As my daughter has almost no use of her left hand, she holds both the ball and the racquet in her right hand to serve. She tosses the ball with her right hand, while at the same time she holding her racquet loosely in her right hand. As the ball travels through the air, she sets her grip and then hits the ball like a regular serve. At first, when she was little, her ball toss went everywhere. At that point, I thought she would be lucky to eventually just dink the ball over the net. But she kept at it. It really didn’t take that long for her to start controlling the toss and hitting the ball in the service court. As her hand grew and as she practiced more, everything got even easier. She now can hit her serve flat or with spin. Her serve is competitive with many other tournament level juniors her age. One of her serves was recently clocked at 89 miles per hour.
To get started with one handed serving, have your child stand on the service line holding his/her racquet up above their head. Then, you stand on the other side of the net and toss the ball right to the racquet. Instruct your child can try to hit the ball back over the net. After your child gets the feel of hitting from this position, have him/her try to toss the ball up and hit it. Don’t worry about whether the toss is too high or low or where the ball lands. Just have your child try to toss and make contact. Most importantly, make it fun. Control will come with practice.
Even if your child is older, I believe that most Children with cerebral palsy can start in a regular beginner tennis class. Tennis beginners at any age do not start out “playing tennis”. They start with very simple drills that build coordination. Running is kept to a minimum in beginner tennis because beginners haven’t learned to hit the ball while standing still, let alone while running.
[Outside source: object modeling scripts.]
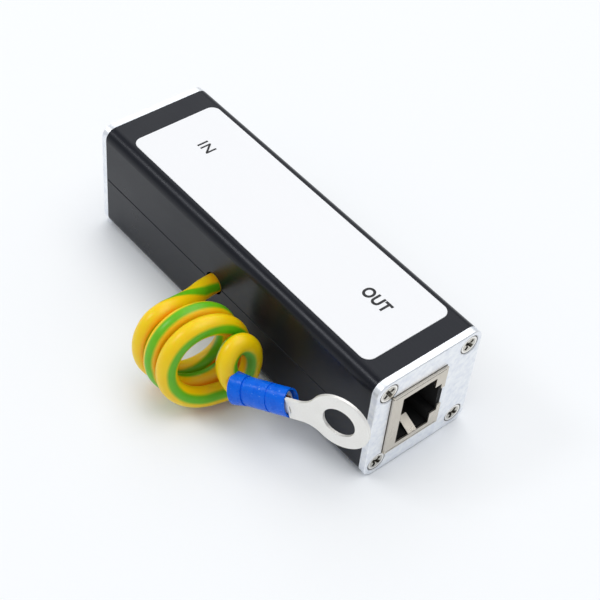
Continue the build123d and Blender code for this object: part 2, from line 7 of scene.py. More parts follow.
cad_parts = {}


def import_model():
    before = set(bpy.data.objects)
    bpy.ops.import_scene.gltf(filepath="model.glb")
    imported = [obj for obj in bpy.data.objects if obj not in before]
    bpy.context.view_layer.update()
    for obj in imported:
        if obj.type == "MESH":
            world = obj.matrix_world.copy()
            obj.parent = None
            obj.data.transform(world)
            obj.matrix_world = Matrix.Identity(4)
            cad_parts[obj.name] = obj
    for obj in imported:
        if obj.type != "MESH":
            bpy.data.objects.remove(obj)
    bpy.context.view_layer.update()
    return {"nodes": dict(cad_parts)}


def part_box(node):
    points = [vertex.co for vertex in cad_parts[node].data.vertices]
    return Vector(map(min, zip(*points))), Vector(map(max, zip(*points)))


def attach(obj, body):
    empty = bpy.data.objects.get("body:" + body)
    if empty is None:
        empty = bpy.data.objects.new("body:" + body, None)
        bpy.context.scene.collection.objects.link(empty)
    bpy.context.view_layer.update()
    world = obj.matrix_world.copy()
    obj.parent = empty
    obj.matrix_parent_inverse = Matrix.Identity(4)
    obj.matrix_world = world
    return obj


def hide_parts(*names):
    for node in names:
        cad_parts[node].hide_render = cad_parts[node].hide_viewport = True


# Looks of an ethernet surge protector: finishes, earth wire, label, studio and camera.
# Sizes are in the part's millimetres, and MM turns them into Blender's metres. Angles are in degrees.

MM = 0.001
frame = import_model()

# Camera of the photograph: lens, sensor, the point that it looks at, and where it stands from there
LENS = 83.24
SENSOR = 36.0
TARGET = Vector((1.64, 5.36, 1.715)) * MM
DISTANCE = 278.55 * MM
AZIMUTH = 45.77
ELEVATION = 46.51
ROLL = 6.56

# Earth wire, the route that the part's source gives it
WIRE_DIAMETER = 4.0
EXIT = (-4.0, -12.5, 12.5)
COIL_RADIUS = 7.85
COIL_PITCH = 4.2
COIL_ORIGIN = (-0.23, -24.04, 9.7)
COIL_YAW = -13.0
COIL_TILT = 5.0
STACK_YAW = -4.0
STACK_TILT = 8.0
COIL_START = 135.0
COIL_CORNERS = 12
COIL_STEPS = 29
LEAD_POINTS = [
    (-4.0, -14.9, 12.5), (-2.9, -17.8, 13.1), (-1.8, -20.9, 14.4), (-0.8, -23.9, 15.8),
    (-0.3, -26.8, 16.7)]
TAIL_POINTS = [
    (13.3, -20.1, 4.0), (14.25, -18.4, 6.4), (14.3, -17.6, 8.99), (14.26, -17.36, 11.49),
    (14.08, -17.72, 13.99), (13.6, -18.97, 15.83), (13.41, -20.85, 16.24), (13.7, -22.51, 15.35),
    (14.14, -23.45, 13.88), (14.74, -23.66, 12.09), (15.79, -23.39, 10.45),
    (17.726, -23.17, 9.887), (19.341, -22.605, 10.447)]

# Green stripe: its angle from the coil's front towards its outside, at lengths along the wire
STRIPE_ROLL = [
    (0, 12), (4, 40), (8, 93), (12, 135), (17, 168), (29, 172), (38, 150), (46, 117), (60, 86), (75, 59),
    (82, 72), (90, 66), (105, 16), (112, 0), (122, -6), (137, -31), (147, -29), (152, -28),
    (158, -42), (163, -45)]

# How many stripes there are, and where yellow turns to green, in stripe pitches from the yellow's middle
STRIPE_COUNT = 2
STRIPE_EDGE = (0.31, 0.40)
STRIPE_WANDER = 0.02

# Fineness of the wire's mesh: steps in each stretch of its spline, and sides of its tube
SPLINE_STEPS = 10
TUBE_SIDES = 32

# Terminal's crimped mouth, and the rows of copper strands that show in it
MOUTH = Vector((27.953, -19.589, 13.429)) * MM
TERMINAL_YAW = 19.3
TERMINAL_TILT = 18.1
STRAND_DIAMETER = 0.42
STRAND_AREA = (2.5, 1.4)
STRAND_ROWS = 2
STRAND_COLUMNS = 3
STRAND_BACK = -4.0
STRAND_END = 0.2
STRAND_STAGGER = 0.35

# Screws: height of the seam between the half shells, and the screws' reach from the end's middle.
# The painted highlight rim of a head and the painted shade ring round it each set in between two radii.
SEAM_HEIGHT = 12.5
SCREW_REACH = 9.6
HIGHLIGHT_RIM_RADII = (1.45, 1.6)
SHADE_RING_RADII = (1.82, 1.92)

# Label film, from corner to corner
LABEL_LOW = (-34.5, -10.05)
LABEL_HIGH = (35.6, 10.15)
LABEL_RADIUS = 1.9
LABEL_SOFT_EDGE = 0.04
LABEL_CORNER_STEPS = 8

# Lettering: each word's place, height, swell of its strokes and narrowing
LETTERING = {"IN": (-24.9, 0.9, 2.45, 0.05, 0.94), "OUT": (25.4, 1.05, 2.45, 0.13, 0.82)}
CAPITAL_SHARE = 0.7
LETTER_SPACING = 1.1
INK_THICKNESS = 0.02

# Studio floor: its side in metres, and how near the object its glow begins to fade into a painted contact
# shadow
FLOOR_SIZE = 6.0
PAINTED_SHADOW_REACH = 14.0


def direction(yaw, tilt):
    """Unit vector from its turn round Z and its rise above the floor, in degrees."""
    yaw, tilt = math.radians(yaw), math.radians(tilt)
    return Vector((math.cos(yaw) * math.cos(tilt), math.sin(yaw) * math.cos(tilt), math.sin(tilt)))


# Shader building blocks

class Shader:
    """Builds nodes of one material or one group, and keeps the lines short."""

    def __init__(self, tree):
        self.tree = tree

    def add(self, kind, **values):
        """A node, with its properties by name and its inputs by their socket's name or number."""
        node = self.tree.nodes.new(kind)
        for name, value in values.items():
            if name == "inputs":
                for socket, content in value.items():
                    self.feed(node.inputs[socket], content)
            else:
                setattr(node, name, value)
        return node

    def feed(self, socket, content):
        """Link an output into a socket, or set the socket to a value."""
        if isinstance(content, bpy.types.NodeSocket):
            self.tree.links.new(content, socket)
        else:
            socket.default_value = content

    def math(self, operation, first, second=0.0, clamp=False):
        """Result of one sum."""
        node = self.add("ShaderNodeMath", operation=operation, use_clamp=clamp,
                        inputs={0: first, 1: second})
        return node.outputs[0]

    def mix(self, factor, first, second):
        """Mix of two colours."""
        node = self.add("ShaderNodeMix", data_type="RGBA", inputs={0: factor, 6: first, 7: second})
        return node.outputs[2]

    def remap(self, value, low, high, new_low, new_high):
        """A value stretched from one range to another, and held at the new range's ends."""
        node = self.add("ShaderNodeMapRange", inputs={0: value, 1: low, 2: high, 3: new_low, 4: new_high})
        return node.outputs[0]

    def noise(self, vector, scale, detail, roughness=0.5):
        """Cloudy value between 0 and 1, with its scale per metre."""
        node = self.add("ShaderNodeTexNoise", inputs={
            "Vector": vector, "Scale": scale, "Detail": detail, "Roughness": roughness})
        return node.outputs["Fac"]


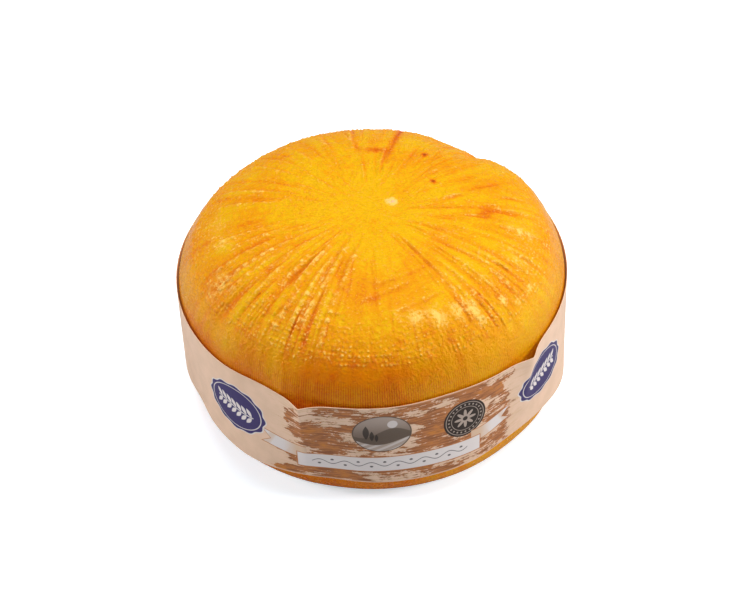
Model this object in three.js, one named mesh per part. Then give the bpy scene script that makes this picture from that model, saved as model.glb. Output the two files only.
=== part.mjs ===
// A wheel of cheese with a glossy orange rind, in a printed paper band.
// Millimetres, +Z up. The wheel stands on z = 0 and its axis is x = y = 0.
// Azimuths are degrees anticlockwise from +X, seen from above. The front is at 270.
import * as THREE from 'three';

// Outline of the wheel
const wheelRadius = 94.6;
const wheelHeight = 103.5;
const widestHeight = 55; // Above it the side curves in to the shoulder
const crownFlatness = 2.8; // Superellipse exponent across the top
const crownFullness = 3.0; // Superellipse exponent down the shoulder
const footWidth = 14.5;
const footHeight = 16;
const footFullness = 2.2; // Superellipse exponent of the rounded foot

// The underside is a little uneven towards its edge, so the wheel stands firmly on five low spots
const lowSpots = 5;
const underLift = 0.4; // Between two low spots
const underFlat = 50; // Radius of the part that is quite flat
const underEdge = 78; // Radius where the lift is full

// Facets of the wheel
const wheelColumns = 150;
const outlineSamples = 240; // Points on each curved stretch before it is cut into rings
const ringZones = [
  { until: 12, step: 6 }, // Middle of the top
  { until: 112, step: 5.5 }, // Creased top and shoulder
  { until: 160, step: 16 }, // Side under the band
  { until: 185, step: 5 }, // Foot
  { until: 260, step: 37 }, // Underside
];

// Paper band
const bandRadius = 96.2;
const bandThickness = 0.5;
const bandHeight = 50;
const bandMiddleHeight = 42.8;
const bandTilt = 1.5; // Degrees, with the back edge higher
const bandSeam = 120; // Azimuth where the glued lap starts
const bandLap = 8; // Degrees of overlap at the lap
const lapRise = 6; // Degrees in which the outer end climbs over the inner one
const lapGap = 0.3;
const bandColumns = 150;
const bandRows = 4;

// Buckles and flat stretches of the band. The spread is in degrees to each side
const topBuckles = [
  { azimuth: 249, spread: 4.5, out: 4.9 },
  { azimuth: 318, spread: 4.5, out: 3.8 },
  { azimuth: 234, spread: 9, out: -1.8 },
  { azimuth: 290, spread: 13, out: -1.6 },
];
const footBuckles = [
  { azimuth: 232, spread: 13, out: 2.3 },
  { azimuth: 203, spread: 8, out: -1.8 },
  { azimuth: 257, spread: 8, out: -1.2 },
  { azimuth: 312, spread: 11, out: -2.0 },
  { azimuth: 339, spread: 9, out: 2.2 },
];

// Broad swells and hollows of the top, round a point at an azimuth and a radius
const swells = [
  { azimuth: 0, radius: 0, across: 15, along: 15, height: -0.9 }, // Dimple in the middle
  { azimuth: 55, radius: 84, across: 18, along: 18, height: -2.7 }, // Slumped rim
  { azimuth: 47, radius: 83, across: 4, along: 12, height: -3.0 }, // Notch in the rim
  { azimuth: 28, radius: 86, across: 14, along: 14, height: 1.0 },
  { azimuth: 112, radius: 84, across: 24, along: 20, height: 0.6 },
  { azimuth: 297, radius: 73, across: 15, along: 8, height: 0.8 }, // Puffed front right
  { azimuth: 275, radius: 56, across: 22, along: 9, height: -0.6 }, // Smooth front hollow
  { azimuth: 176, radius: 60, across: 13, along: 22, height: -0.7 }, // Smooth left hollow
  { azimuth: 215, radius: 84, across: 4, along: 10, height: -0.8 },
];

// Fans of welts and creases that the pressing cloth left in the rind.
// Each azimuth is one fold, and lean is how far it turns between its two ends
const foldFans = [
  { azimuths: [219, 226, 233, 240, 246, 254], near: 30, far: 84, lean: -3, height: 1.0 },
  { azimuths: [229, 243, 250, 257], near: 36, far: 70, lean: -2, height: -0.7 },
  { azimuths: [304, 309, 320, 326, 332, 341], near: 50, far: 87, lean: 0, height: 0.8 },
  { azimuths: [315, 336, 348], near: 46, far: 80, lean: 1, height: -0.8 },
  { azimuths: [353, 4, 12], near: 42, far: 84, lean: 2, height: 0.7 },
  { azimuths: [1, 28, 64, 77], near: 40, far: 88, lean: 2, height: -0.8 },
  { azimuths: [98, 110, 123, 140, 158, 166], near: 42, far: 88, lean: 0, height: 0.6 },
  { azimuths: [95, 117, 132, 149, 162], near: 42, far: 86, lean: 0, height: -0.7 },
  { azimuths: [188, 193, 199, 205, 210], near: 40, far: 86, lean: 0, height: 0.6 },
];
const foldWidth = 1.9;

// Folds that cross the others, each from one azimuth and radius to another
const crossFolds = [
  { from: [271, 50], to: [303, 46], height: 0.8 },
  { from: [261, 61], to: [290, 51], height: 0.6 },
  { from: [275, 67], to: [301, 62], height: 0.8 },
  { from: [6, 30], to: [24, 76], height: -0.9 },
];

// The creases die out just above the band, and the side under it is only a little flat in places
const creasesGone = 63;
const creasesFull = 74;
const flatsGone = 86;

function radians(degrees) {
  return THREE.MathUtils.degToRad(degrees);
}

// The shortest turn between two azimuths, in degrees
function turn(azimuth, other) {
  return THREE.MathUtils.euclideanModulo(azimuth - other + 180, 360) - 180;
}

function bell(offset, spread) {
  return Math.exp(-((offset / spread) ** 2));
}

function planPoint(azimuth, radius) {
  return new THREE.Vector2(radius * Math.cos(radians(azimuth)), radius * Math.sin(radians(azimuth)));
}

// All folds as straight lines in plan
function foldLines() {
  const lines = crossFolds.map(({ from, to, height }) => ({
    start: planPoint(...from),
    end: planPoint(...to),
    height,
  }));
  for (const fan of foldFans) {
    fan.azimuths.forEach((azimuth, index) => {
      const stagger = (index % 2) * 5; // Every second fold starts and stops a little further out
      lines.push({
        start: planPoint(azimuth - fan.lean / 2, fan.near + stagger),
        end: planPoint(azimuth + fan.lean / 2, fan.far - 5 + stagger),
        height: fan.height,
      });
    });
  }
  return lines;
}

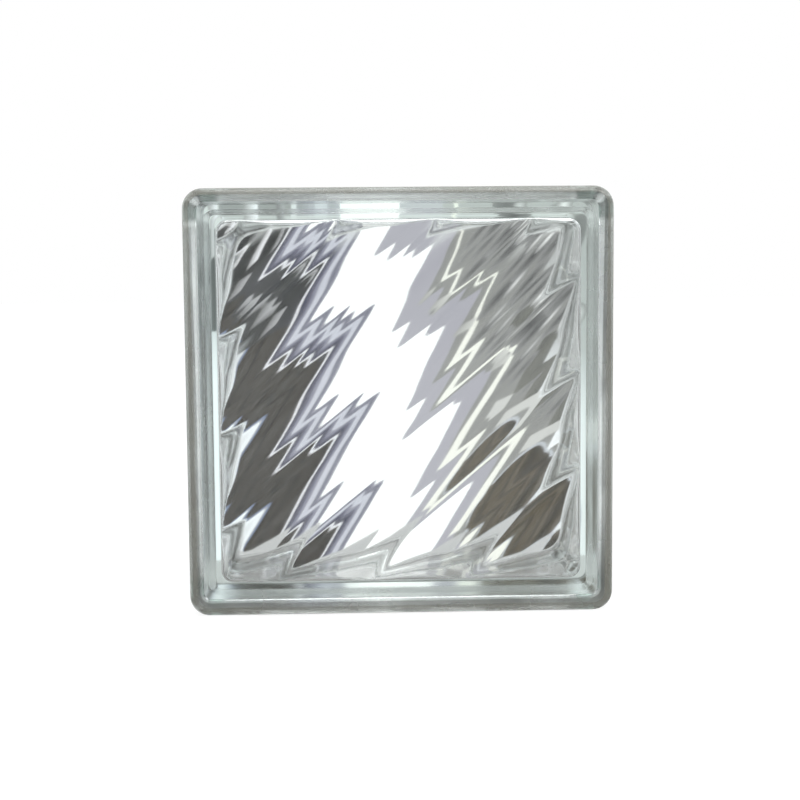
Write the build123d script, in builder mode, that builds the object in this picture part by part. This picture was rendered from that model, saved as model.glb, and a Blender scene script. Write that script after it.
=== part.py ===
from build123d import *
import math
import os

# Hollow glass block for walls and screens. Two pressed glass trays are fused
# rim to rim, which seals dry air between them. It stands on its edge: X is
# the width, Y the depth with the front face towards -Y, and Z is up.

# outline, seen from the front
face_size = 190.0
corner_radius = 9.0
block_depth = 80.0

# flange round each face, and the mortar channel between the two flanges
face_edge_radius = 3.8
flange_land = 7.0
flange_heel_radius = 1.2
channel_depth = 5.6
channel_slope_length = 5.0
channel_toe_radius = 2.0
channel_draft = 0.6

# bead of squeezed glass where the two trays are fused
seam_bead_height = 0.9
seam_bead_half_width = 1.8
seam_bead_radius = 0.8

# smaller bead on the inside of the same seam
inner_bead_height = 0.6
inner_bead_half_width = 1.3

# raised rim round the pane, on the outside
rim_width = 9.6
rim_height = 0.8
rim_bevel_width = 2.4
rim_corner_radius = 5.0
rim_edge_radius = 3.0

# hollow inside, pressed by a tapered plunger
wall_at_seam = 6.4
wall_at_pane = 8.2
hollow_corner_radius = 7.0
hollow_edge_radius = 3.2
pane_depth = 8.3

# shallow round flutes pressed corner to corner into the inside of each pane,
# with a narrow rounded ridge between two of them
flute_angle = 45.0
flute_pitch = 30.5
flute_depth = 2.3
flute_ridge_radius = 8.0
flute_offset = 0.3

# soda-lime glass, in kilograms per cubic millimetre
glass_density = 2.5e-6

# how near a plane an edge or face has to lie to count as lying in it
edge_tolerance = 0.01

# derived values
half_depth = block_depth / 2
centre_height = face_size / 2
flange_thickness = face_edge_radius + flange_land
channel_size = face_size - 2 * channel_depth
channel_start = flange_thickness + channel_slope_length
channel_length = half_depth - channel_start
channel_corner_radius = corner_radius - channel_depth
channel_slope_angle = math.degrees(math.atan2(channel_depth, channel_slope_length))
seam_size = channel_size - 2 * channel_length * math.tan(math.radians(channel_draft))
rim_inside = face_size - 2 * rim_width
rim_bevel_angle = math.degrees(math.atan2(rim_bevel_width, rim_height))
hollow_depth = half_depth - pane_depth
inner_bead_slope = math.degrees(math.atan2(inner_bead_height, inner_bead_half_width))
hollow_size = seam_size - 2 * wall_at_seam
hollow_draft = math.degrees(math.atan2(wall_at_pane - wall_at_seam, hollow_depth))
flute_reach = math.hypot(hollow_size, hollow_size) / 2
flute_radii = ((flute_pitch / 2) ** 2 + flute_depth**2) / (2 * flute_depth)
flute_groove_radius = flute_radii - flute_ridge_radius
flute_turn = math.asin(flute_pitch / 2 / flute_radii)


def plane_at(depth):
    """Sketch plane this far behind the front face, extruding to the back."""
    origin = (0, depth - half_depth, centre_height)
    return Plane(origin, x_dir=(1, 0, 0), z_dir=(0, 1, 0))


def edges_at(builder, depth):
    """Edges of a part that lie in the plane this far behind the front face."""
    level = depth - half_depth
    return builder.edges().filter_by_position(
        Axis.Y, level - edge_tolerance, level + edge_tolerance
    )


def face_at(builder, depth):
    """The flat face of a part that lies in that plane."""
    level = depth - half_depth
    return builder.faces().filter_by_position(
        Axis.Y, level - edge_tolerance, level + edge_tolerance
    )[0]


def flute_line():
    """Closed outline of the fluted glass, drawn across the flutes: grooves
    and ridges as tangent arcs, closed in front of the outside face."""
    groove_count = 2 * math.ceil((flute_reach + abs(flute_offset)) / flute_pitch) + 1
    half_groove = flute_groove_radius * math.sin(flute_turn)
    half_ridge = flute_pitch / 2 - half_groove
    groove_rise = flute_groove_radius * (1 - math.cos(flute_turn))
    groove_edge = hollow_depth - groove_rise
    first = flute_offset - (groove_count // 2) * flute_pitch
    for index in range(groove_count):
        middle = first + index * flute_pitch
        ridge = middle + flute_pitch / 2
        ThreePointArc(
            (middle - half_groove, groove_edge),
            (middle, hollow_depth),
            (middle + half_groove, groove_edge),
        )
        ThreePointArc(
            (middle + half_groove, groove_edge),
            (ridge, hollow_depth - flute_depth),
            (ridge + half_ridge, groove_edge),
        )
    left = first - half_groove
    right = left + groove_count * flute_pitch
    Polyline(
        (right, groove_edge),
        (right, block_depth),
        (left, block_depth),
        (left, groove_edge),
    )


# The plunger's form is the hollow of one tray: a tapered block with a soft
# edge, and the flutes pressed slantwise across its end.
with BuildPart() as plunger:
    seam_face = Plane((0, 0, centre_height), x_dir=(1, 0, 0), z_dir=(0, -1, 0))
    with BuildSketch(seam_face):
        RectangleRounded(hollow_size, hollow_size, hollow_corner_radius)
    extrude(amount=hollow_depth, taper=hollow_draft)
    end_edges = plunger.faces().sort_by(Axis.Y)[0].edges()
    fillet(end_edges, radius=hollow_edge_radius)

    # room for the inner bead, with a sloping side
    mouth_size = hollow_size - 2 * inner_bead_height
    mouth_corner_radius = hollow_corner_radius - inner_bead_height
    with BuildSketch(seam_face):
        RectangleRounded(face_size, face_size, corner_radius)
        RectangleRounded(mouth_size, mouth_size, mouth_corner_radius, mode=Mode.SUBTRACT)
    extrude(amount=inner_bead_half_width, taper=inner_bead_slope, mode=Mode.SUBTRACT)

    lean = math.radians(flute_angle)
    across_flutes = (math.sin(lean), 0, -math.cos(lean))
    along_flutes = (-math.cos(lean), 0, -math.sin(lean))
    flute_origin = (0, 0, centre_height)
    with BuildSketch(Plane(flute_origin, x_dir=across_flutes, z_dir=along_flutes)):
        with BuildLine():
            flute_line()
        make_face()
    extrude(amount=flute_reach, both=True, mode=Mode.SUBTRACT)

# The front tray: a flange round the face, a slope down to the mortar channel,
# and the channel's floor out to the seam, where the fusing left a bead.
with BuildPart() as front_half:
    with BuildSketch(plane_at(0)):
        RectangleRounded(face_size, face_size, corner_radius)
    extrude(amount=flange_thickness)
    with BuildSketch(plane_at(flange_thickness)):
        RectangleRounded(face_size, face_size, corner_radius)
    extrude(amount=channel_slope_length, taper=channel_slope_angle)
    with BuildSketch(plane_at(channel_start)):
        RectangleRounded(channel_size, channel_size, channel_corner_radius)
    extrude(amount=channel_length, taper=channel_draft)
    fillet(edges_at(front_half, flange_thickness), radius=flange_heel_radius)
    fillet(edges_at(front_half, channel_start), radius=channel_toe_radius)

    bead_start = half_depth - seam_bead_half_width
    bead_size = seam_size + 2 * seam_bead_height
    bead_corner_radius = channel_corner_radius + seam_bead_height
    with BuildSketch(plane_at(bead_start)):
        RectangleRounded(bead_size, bead_size, bead_corner_radius)
    extrude(amount=seam_bead_half_width)
    bead_face = face_at(front_half, bead_start)
    fillet(bead_face.outer_wire().edges(), radius=seam_bead_radius)

    fillet(edges_at(front_half, 0), radius=face_edge_radius)

    # the pane lies lower than its rim, with a soft bevel between them
    with BuildSketch(plane_at(0)):
        RectangleRounded(rim_inside, rim_inside, rim_corner_radius)
    extrude(amount=rim_height, taper=rim_bevel_angle, mode=Mode.SUBTRACT)
    bevel_top = face_at(front_half, 0).inner_wires()[0].edges()
    bevel_foot = face_at(front_half, rim_height).outer_wire().edges()
    fillet(bevel_top + bevel_foot, radius=rim_edge_radius)

    add(plunger.part, mode=Mode.SUBTRACT)

# The back tray comes from the same mould. It is turned to face the back, and
# a quarter turn in its own plane lets its flutes run along the front ones.
with BuildPart() as back_half:
    turned = front_half.part.rotate(Axis.Z, 180)
    quarter_turn = Axis((0, 0, centre_height), (0, 1, 0))
    add(turned.rotate(quarter_turn, -90))

front_half.part.label = "front_half"
back_half.part.label = "back_half"

os.makedirs("parts", exist_ok=True)
export_step(front_half.part, "parts/front_half.step")
export_step(back_half.part, "parts/back_half.step")

glass_volume = front_half.part.volume + back_half.part.volume
print("glass volume, cubic millimetres:", round(glass_volume))
print("mass, kilograms:", round(glass_volume * glass_density, 3))
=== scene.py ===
import math

import bpy
import numpy as np
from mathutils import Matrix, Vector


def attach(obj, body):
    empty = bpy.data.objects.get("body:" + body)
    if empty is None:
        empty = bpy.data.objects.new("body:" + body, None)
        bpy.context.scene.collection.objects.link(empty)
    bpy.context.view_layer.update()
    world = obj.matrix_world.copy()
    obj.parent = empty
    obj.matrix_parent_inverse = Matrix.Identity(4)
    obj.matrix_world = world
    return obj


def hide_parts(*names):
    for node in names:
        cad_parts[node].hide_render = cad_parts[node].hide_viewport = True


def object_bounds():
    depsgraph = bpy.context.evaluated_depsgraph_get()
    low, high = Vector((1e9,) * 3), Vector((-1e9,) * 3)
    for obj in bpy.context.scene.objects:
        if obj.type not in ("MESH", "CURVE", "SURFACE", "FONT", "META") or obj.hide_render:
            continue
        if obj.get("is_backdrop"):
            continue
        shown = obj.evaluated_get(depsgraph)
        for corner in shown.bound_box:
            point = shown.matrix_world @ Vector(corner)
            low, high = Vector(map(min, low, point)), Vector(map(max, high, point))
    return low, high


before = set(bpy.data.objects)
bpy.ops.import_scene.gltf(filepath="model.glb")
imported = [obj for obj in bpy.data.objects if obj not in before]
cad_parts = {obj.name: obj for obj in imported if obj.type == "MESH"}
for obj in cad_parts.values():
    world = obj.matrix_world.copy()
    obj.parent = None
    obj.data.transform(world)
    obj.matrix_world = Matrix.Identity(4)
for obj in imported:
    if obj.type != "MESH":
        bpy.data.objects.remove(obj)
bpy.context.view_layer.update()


# THE TWO FUSED TRAYS
# Clear soda-lime glass with a faint green tint. Each tray is pressed hot, with
# shallow slanting flutes on the inside of its pane, and the two are fused rim
# to rim into one sealed block, so they are one piece of glass here.

mm = 0.001
face_half = 95.0
centre_height = 0.095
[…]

My daughter started in group lessons because she like being around the other kids. However, if your child is shy, start with a private lesson. I would suggest only a half hour private lesson to start. You also need to find a pro that likes to teach beginners and that is experienced in teaching beginner group lessons. (Some pros only know how to teach more advanced people and do not have the patience or know-how for beginners.)